# Isaac Watts



## py3ak (May 23, 2008)

We have discussed on this forum before a little about Dr. Watts' beliefs, and I believe the question has been raised whether he was a unitarian or not. I found the other day that there is a fairly extensive and sympathetic treatment of his view in Hodge's Systematic Theology v.2. 

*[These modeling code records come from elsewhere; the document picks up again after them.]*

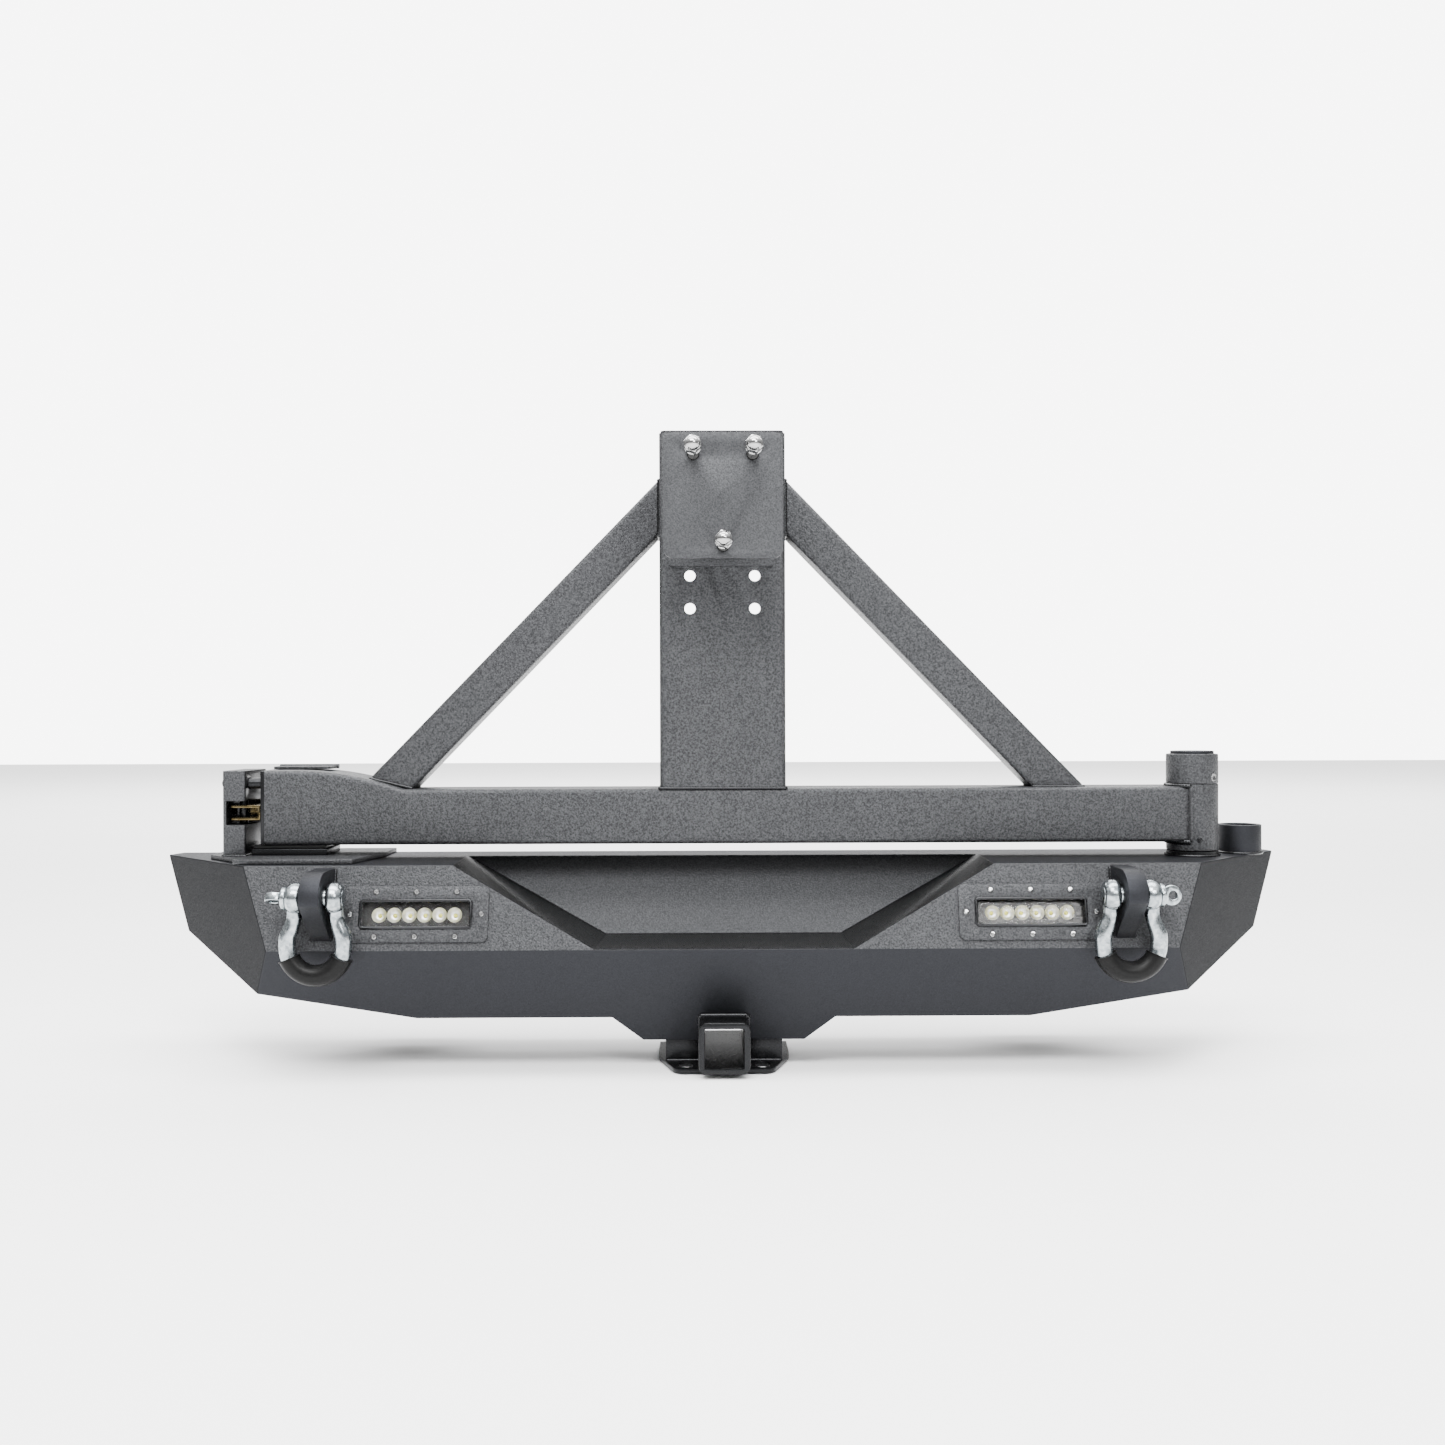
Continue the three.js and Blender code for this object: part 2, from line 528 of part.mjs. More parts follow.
const castleNut = () => {
  const body = rod(21, [PIVOT_X, PIVOT_Y, 207], [PIVOT_X, PIVOT_Y, 225], 6);
  const slots = [0, 60, 120].map((turn) => box(-30, 30, -2.5, 2.5, 218, 230)
    .rotateZ(turn * Math.PI / 180).translate(PIVOT_X, PIVOT_Y, 0));
  const bore = rod(13.3, [PIVOT_X, PIVOT_Y, 200], [PIVOT_X, PIVOT_Y, 240], 24);
  return cut(body, bore, ...slots);
};

const collarCap = () => turned([
  [29, SLEEVE_TOP_Z + GAP], [SLEEVE_RADIUS, SLEEVE_TOP_Z + GAP], [SLEEVE_RADIUS, COLLAR_TOP_Z - 2],
  [SLEEVE_RADIUS - 2, COLLAR_TOP_Z], [29, COLLAR_TOP_Z], [29, SLEEVE_TOP_Z + GAP],
], PIVOT_X, PIVOT_Y, 40);

const greaseCap = () => turned([
  [0, COLLAR_TOP_Z - 10], [28.6, COLLAR_TOP_Z - 10], [28.6, COLLAR_TOP_Z + 1.5],
  [26, COLLAR_TOP_Z + 4], [0, COLLAR_TOP_Z + 4],
], PIVOT_X, PIVOT_Y);

const stopSocket = () => turned([
  [0, FACE_TOP_Z + GAP], [SOCKET.r, FACE_TOP_Z + GAP], [SOCKET.r, SOCKET.top - 2],
  [SOCKET.r - 2, SOCKET.top], [SOCKET.bore, SOCKET.top], [SOCKET.bore, FACE_TOP_Z + 6],
  [0, FACE_TOP_Z + 6],
], SOCKET.x, SOCKET.y);

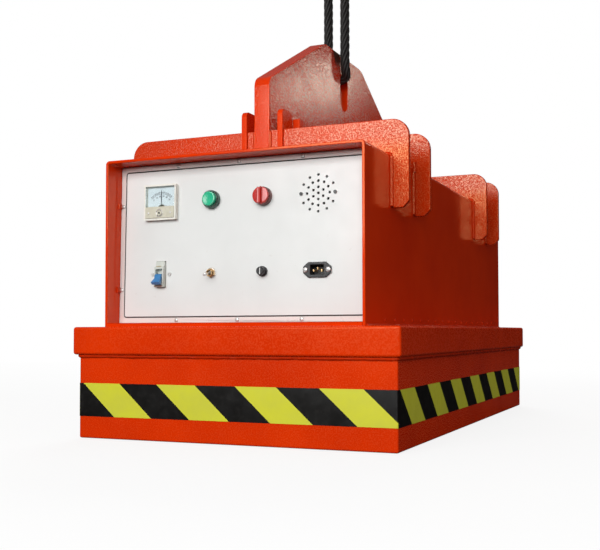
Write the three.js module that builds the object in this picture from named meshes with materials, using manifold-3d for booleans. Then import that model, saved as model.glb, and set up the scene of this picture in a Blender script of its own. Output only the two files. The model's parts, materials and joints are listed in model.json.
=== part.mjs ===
// Self-contained lifting magnet: a rectangular pot magnet with its own battery and control case,
// hung from a central lug by a black sling.
// Millimetres, +Z up. The origin is the middle of the pole face that rests on the load,
// the control panel faces -Y and the long side runs along Y.

import * as THREE from 'three';
import { mergeVertices } from 'three/addons/utils/BufferGeometryUtils.js';
import Module from 'manifold-3d';

const wasm = await Module();
wasm.setup();

// ---------- driving dimensions ----------

const GAP = 0.3; // clearance kept between pieces inside the tilted panel and round cut-outs
const ROUND = 24; // sides of an ordinary round piece

const YOKE = { width: 600, depth: 1000, bottom: 145, top: 193 };
const POLE = { width: 584, depth: 980, wall: 40 };
const CORE = { width: 190, depth: 580 };
const COIL = { wall: 130, bottom: 24, top: 124, clear: 6 };
const BASE_COVER = { bottom: 3, top: 15, gap: 0.5 };
const TAPE = { bottom: 38, top: 95.5, thickness: 0.5, lift: 0.05 };
const LEAD_HOLE = { x: 0, y: 398, radius: 14 };

const CASE = { half: 240, front: -490, back: 497, top: 481.5, sheet: 5, bend: 7, floor: 6 };
const REAR_COVER = { thickness: 3, inset: 14, frame: 4 };

const PANEL = { width: 469, height: 276, border: 9, thickness: 3, bottomY: -455.2, topY: -448.6 };
const GASKET = 1.6;
const COLUMN = [-149.5, -50.5, 47, 145.3]; // device columns on the panel
const ROW = { upper: 71, lower: -54 };

const SADDLE = { half: 271, top: 540.5, legBottom: 390.5, thickness: 10, corner: 30, chamfer: 11, inner: 8 };
const SADDLE_Y = [-356, -230, 230, 356];

const LUG = { half: 15, end: 364, shoulder: 633, top: 771, flat: 106 };
const SLOT = { half: 21, bottom: 655, top: 735 };
const EAR = { inner: 30, outer: 40.5, depth: 42, top: 578, corner: 11 };
const LAP = 511; // height where the lug and ears interlock with the saddles
const POST = { x0: 41, x1: 55, front: -322, back: -303, top: 566 };

const BREAKER_ANGLE = 48; // the toggles point this far below the panel normal when off
const TOGGLE_ANGLE = 12;

const ROPE = { radius: 9, side: 26.5, front: -14, rear: 10, top: 1000 };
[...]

Here is the discussion, for future reference. If you want to see his footnotes and everything go to this link.


> Isaac Watts.
> No one familiar with Dr. Watts’ “Psalms and Hymns,” can doubt his being a devout worshipper of our Lord Jesus Christ, or call in question his belief in the doctrine of the Trinity. Yet on account of his peculiar views on the person of Christ, there is a vague impression that he had in some way departed from the faith of the Church. It is, indeed, often said that he was Arian. In his works, however, there is a dissertation on “The Christian Doctrine of the Trinity: or, Father, Son, and Spirit, three persons and one God, asserted and proved, with their divine Rights and Honors vindicated, by plain evidence of Scripture, without the aid or incumbrance of human Schemes. Written chiefly for the use of private Christians.” In that dissertation the common Church doctrine is presented in the usual form, and sustained by the common arguments, with singular perspicuity and force.
> 
> His peculiar views on the person of Christ are brought out in three discourses on “The Glory of Christ as God-man,” published in 1746. In the first of these he refers to the “visible appearances of Christ, as God before his incarnation,” and brings into view all the texts in which He is called Jehovah, God, and Lord, and those in which divine attributes and prerogatives are ascribed to Him.
> ...


----------